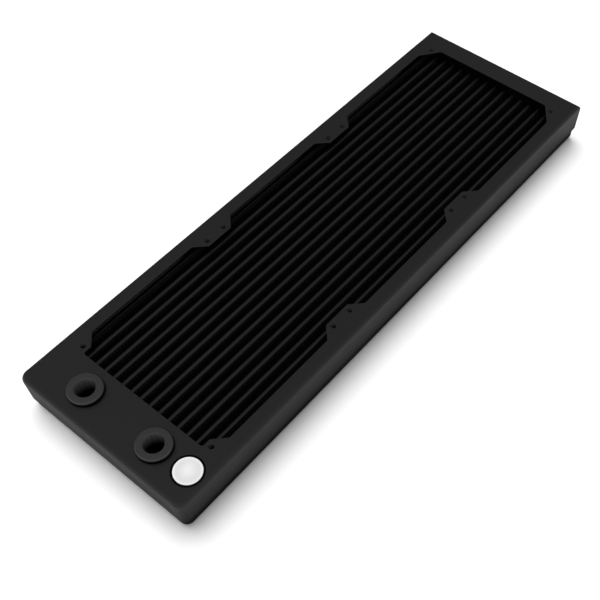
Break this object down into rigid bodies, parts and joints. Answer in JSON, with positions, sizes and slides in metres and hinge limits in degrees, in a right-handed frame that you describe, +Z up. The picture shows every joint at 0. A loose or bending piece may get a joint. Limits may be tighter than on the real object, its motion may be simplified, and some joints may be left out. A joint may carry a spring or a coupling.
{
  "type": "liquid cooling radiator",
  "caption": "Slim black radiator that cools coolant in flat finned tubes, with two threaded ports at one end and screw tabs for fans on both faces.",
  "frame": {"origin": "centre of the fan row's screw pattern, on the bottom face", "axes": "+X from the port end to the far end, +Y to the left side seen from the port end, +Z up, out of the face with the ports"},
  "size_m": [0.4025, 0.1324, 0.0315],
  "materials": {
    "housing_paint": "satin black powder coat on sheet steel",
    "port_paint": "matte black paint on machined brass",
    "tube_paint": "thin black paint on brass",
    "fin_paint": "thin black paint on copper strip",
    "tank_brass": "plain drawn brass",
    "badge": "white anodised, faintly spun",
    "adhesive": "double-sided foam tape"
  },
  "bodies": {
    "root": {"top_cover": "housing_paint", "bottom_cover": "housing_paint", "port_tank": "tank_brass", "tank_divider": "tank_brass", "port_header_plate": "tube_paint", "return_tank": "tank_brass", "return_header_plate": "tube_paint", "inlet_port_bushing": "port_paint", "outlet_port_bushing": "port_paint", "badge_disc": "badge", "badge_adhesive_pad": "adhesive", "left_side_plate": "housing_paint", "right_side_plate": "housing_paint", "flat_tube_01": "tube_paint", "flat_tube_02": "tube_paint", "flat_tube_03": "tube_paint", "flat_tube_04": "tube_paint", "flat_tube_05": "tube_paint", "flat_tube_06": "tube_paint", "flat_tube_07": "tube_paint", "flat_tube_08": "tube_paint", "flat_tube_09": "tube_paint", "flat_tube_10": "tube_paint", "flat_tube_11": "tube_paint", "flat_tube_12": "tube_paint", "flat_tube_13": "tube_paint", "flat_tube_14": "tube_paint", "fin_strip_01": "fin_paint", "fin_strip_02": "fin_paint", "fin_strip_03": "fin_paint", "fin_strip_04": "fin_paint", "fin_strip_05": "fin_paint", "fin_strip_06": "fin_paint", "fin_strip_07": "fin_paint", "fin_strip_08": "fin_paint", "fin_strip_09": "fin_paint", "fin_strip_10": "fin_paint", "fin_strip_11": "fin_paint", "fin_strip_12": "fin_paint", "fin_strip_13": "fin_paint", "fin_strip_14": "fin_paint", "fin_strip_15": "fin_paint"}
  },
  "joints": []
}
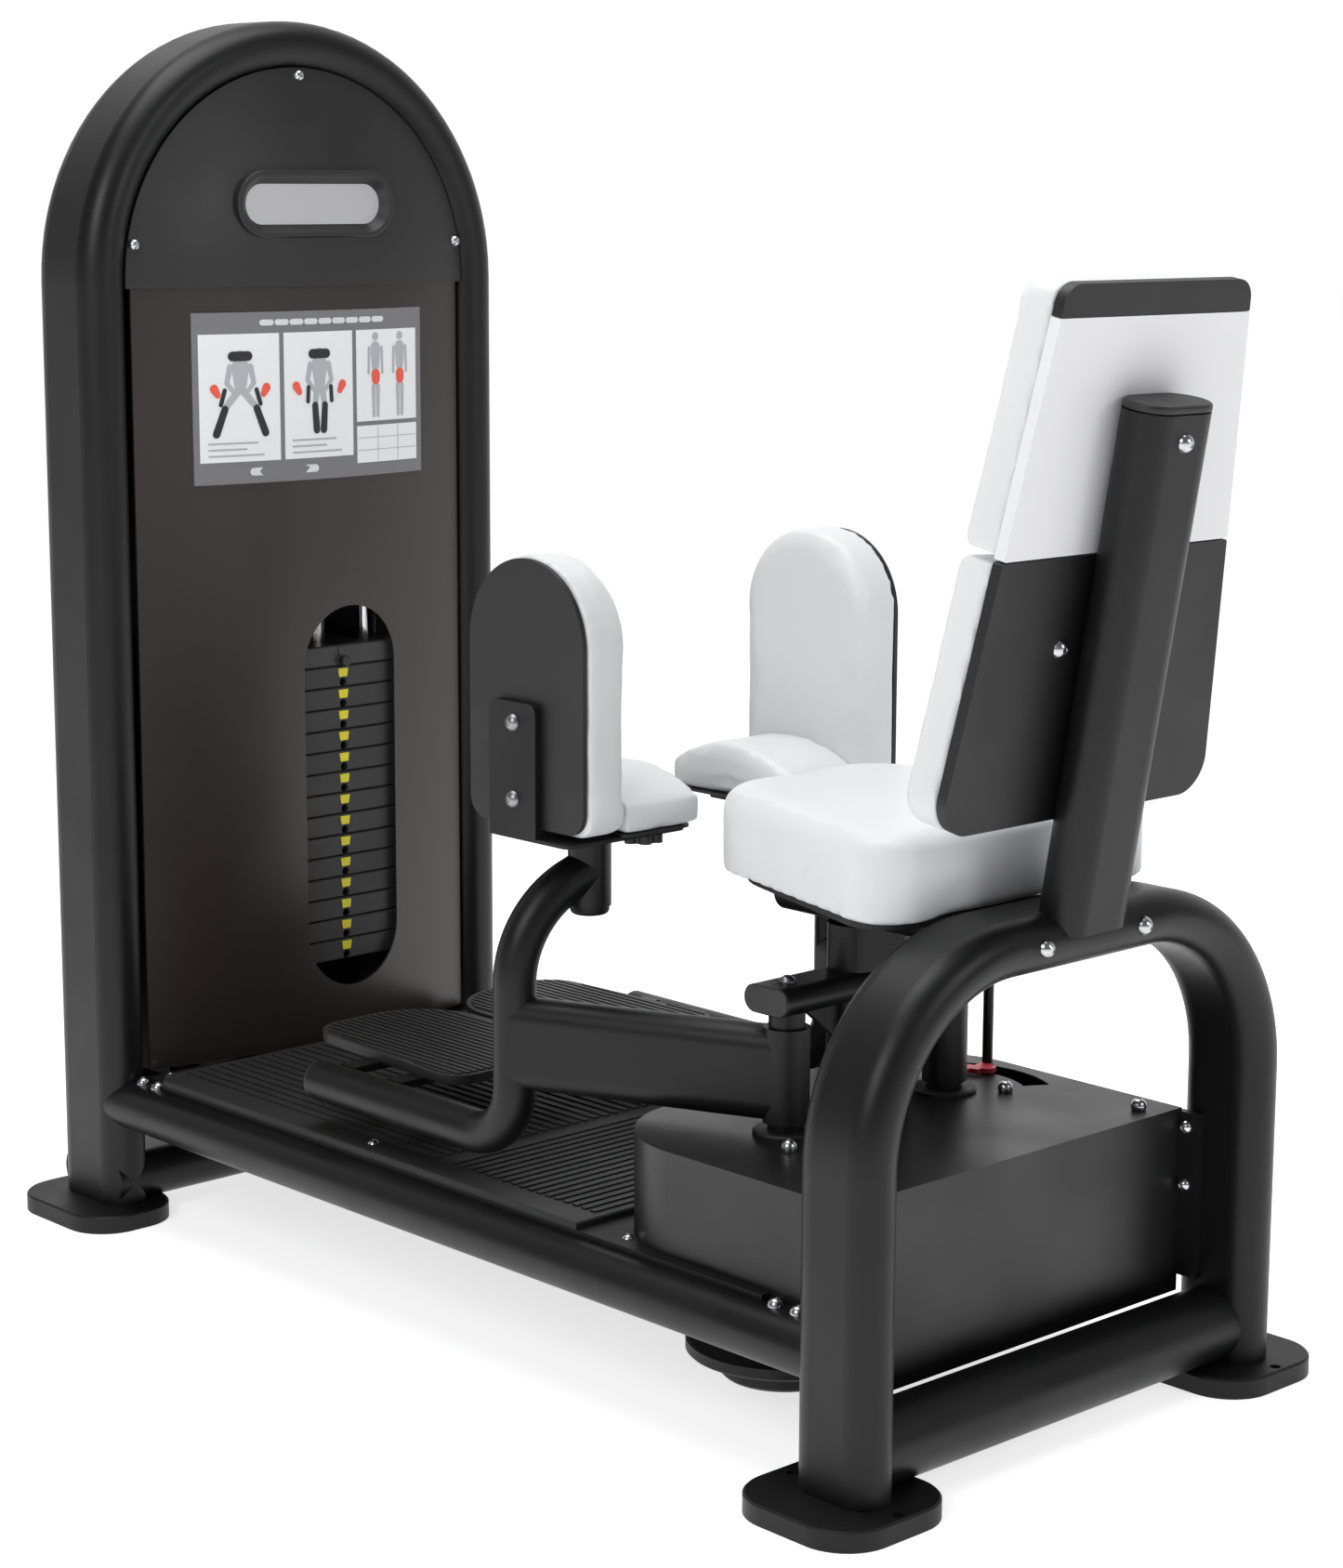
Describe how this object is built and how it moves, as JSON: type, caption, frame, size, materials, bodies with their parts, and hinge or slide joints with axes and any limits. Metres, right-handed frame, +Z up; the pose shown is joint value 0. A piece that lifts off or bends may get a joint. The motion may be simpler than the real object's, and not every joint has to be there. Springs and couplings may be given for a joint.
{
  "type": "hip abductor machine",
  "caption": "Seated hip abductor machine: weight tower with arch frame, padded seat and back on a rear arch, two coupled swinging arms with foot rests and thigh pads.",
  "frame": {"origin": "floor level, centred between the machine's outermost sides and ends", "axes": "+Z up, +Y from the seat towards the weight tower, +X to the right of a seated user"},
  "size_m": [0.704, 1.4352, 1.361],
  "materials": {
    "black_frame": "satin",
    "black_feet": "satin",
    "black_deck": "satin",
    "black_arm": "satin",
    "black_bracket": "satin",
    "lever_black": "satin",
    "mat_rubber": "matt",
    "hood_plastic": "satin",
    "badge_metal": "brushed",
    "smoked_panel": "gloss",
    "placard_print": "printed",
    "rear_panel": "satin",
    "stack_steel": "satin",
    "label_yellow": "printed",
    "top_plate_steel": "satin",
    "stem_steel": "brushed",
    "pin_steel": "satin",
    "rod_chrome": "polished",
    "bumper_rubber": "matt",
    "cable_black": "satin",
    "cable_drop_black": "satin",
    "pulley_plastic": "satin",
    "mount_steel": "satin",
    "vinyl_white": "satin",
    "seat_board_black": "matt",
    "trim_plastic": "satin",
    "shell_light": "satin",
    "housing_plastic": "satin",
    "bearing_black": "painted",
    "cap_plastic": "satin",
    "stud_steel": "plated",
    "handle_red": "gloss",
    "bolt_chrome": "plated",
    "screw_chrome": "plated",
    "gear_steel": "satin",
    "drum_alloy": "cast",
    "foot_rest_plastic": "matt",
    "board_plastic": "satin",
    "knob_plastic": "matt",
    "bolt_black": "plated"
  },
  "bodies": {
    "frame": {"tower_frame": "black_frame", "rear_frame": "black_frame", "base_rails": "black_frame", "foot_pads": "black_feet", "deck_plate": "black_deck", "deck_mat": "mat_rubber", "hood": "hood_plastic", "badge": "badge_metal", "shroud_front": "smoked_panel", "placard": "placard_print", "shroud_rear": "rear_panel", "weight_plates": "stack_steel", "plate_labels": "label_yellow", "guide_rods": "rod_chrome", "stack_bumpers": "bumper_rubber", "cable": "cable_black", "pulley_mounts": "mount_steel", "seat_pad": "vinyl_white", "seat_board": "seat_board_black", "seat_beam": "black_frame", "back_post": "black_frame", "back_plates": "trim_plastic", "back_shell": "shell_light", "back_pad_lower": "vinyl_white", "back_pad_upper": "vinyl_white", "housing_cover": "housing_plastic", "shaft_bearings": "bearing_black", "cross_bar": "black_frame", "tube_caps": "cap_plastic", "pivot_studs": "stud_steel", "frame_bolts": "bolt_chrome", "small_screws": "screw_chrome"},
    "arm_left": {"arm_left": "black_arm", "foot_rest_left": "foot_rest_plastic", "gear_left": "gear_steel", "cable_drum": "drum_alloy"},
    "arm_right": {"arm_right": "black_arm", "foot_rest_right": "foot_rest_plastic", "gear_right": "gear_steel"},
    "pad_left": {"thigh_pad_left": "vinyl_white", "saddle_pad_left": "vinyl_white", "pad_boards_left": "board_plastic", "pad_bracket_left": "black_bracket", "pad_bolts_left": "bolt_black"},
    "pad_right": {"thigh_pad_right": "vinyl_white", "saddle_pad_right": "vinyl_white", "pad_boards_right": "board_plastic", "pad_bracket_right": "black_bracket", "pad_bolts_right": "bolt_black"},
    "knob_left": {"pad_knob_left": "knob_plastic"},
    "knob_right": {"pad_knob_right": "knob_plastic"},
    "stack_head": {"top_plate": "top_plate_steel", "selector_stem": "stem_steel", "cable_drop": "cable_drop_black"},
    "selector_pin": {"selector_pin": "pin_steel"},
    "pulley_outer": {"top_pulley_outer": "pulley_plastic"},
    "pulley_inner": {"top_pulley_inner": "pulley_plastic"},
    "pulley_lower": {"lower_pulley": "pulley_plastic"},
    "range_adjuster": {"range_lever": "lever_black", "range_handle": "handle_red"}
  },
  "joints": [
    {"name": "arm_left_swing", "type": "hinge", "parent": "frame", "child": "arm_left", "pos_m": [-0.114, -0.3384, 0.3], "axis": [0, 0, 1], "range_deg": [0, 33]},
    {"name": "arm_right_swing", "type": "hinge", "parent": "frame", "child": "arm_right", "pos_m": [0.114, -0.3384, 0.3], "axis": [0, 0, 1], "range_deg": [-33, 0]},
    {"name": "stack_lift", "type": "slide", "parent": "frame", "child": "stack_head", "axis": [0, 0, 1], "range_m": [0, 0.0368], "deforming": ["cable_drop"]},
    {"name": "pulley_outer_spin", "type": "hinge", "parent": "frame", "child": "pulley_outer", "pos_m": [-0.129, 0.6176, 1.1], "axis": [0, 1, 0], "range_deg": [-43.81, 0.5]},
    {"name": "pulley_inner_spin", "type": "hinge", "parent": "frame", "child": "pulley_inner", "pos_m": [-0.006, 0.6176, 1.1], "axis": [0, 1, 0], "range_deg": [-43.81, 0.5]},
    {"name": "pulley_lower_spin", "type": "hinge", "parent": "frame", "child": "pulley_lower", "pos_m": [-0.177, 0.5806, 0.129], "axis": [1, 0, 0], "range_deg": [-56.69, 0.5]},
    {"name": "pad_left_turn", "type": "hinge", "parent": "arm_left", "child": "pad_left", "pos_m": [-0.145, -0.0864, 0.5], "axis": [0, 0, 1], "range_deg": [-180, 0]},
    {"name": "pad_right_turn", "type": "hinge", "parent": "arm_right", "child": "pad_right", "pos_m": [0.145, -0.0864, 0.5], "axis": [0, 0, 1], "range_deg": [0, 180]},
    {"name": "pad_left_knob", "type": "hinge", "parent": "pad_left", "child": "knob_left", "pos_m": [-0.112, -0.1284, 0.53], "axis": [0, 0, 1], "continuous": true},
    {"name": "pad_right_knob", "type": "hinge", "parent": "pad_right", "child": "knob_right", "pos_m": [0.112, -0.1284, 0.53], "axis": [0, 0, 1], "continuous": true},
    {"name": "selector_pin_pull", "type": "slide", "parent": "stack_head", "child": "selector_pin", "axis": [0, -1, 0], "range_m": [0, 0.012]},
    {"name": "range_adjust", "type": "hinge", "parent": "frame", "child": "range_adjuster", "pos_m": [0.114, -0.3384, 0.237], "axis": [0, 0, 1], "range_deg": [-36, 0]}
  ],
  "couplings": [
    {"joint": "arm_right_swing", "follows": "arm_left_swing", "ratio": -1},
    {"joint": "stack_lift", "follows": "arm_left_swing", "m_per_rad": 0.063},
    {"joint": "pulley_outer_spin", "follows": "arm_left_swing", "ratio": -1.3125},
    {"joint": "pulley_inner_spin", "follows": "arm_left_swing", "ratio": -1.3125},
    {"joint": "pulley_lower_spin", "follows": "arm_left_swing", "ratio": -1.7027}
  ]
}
───
Of the lines in the data above, how many contain the word "object"? Give only that figure.

2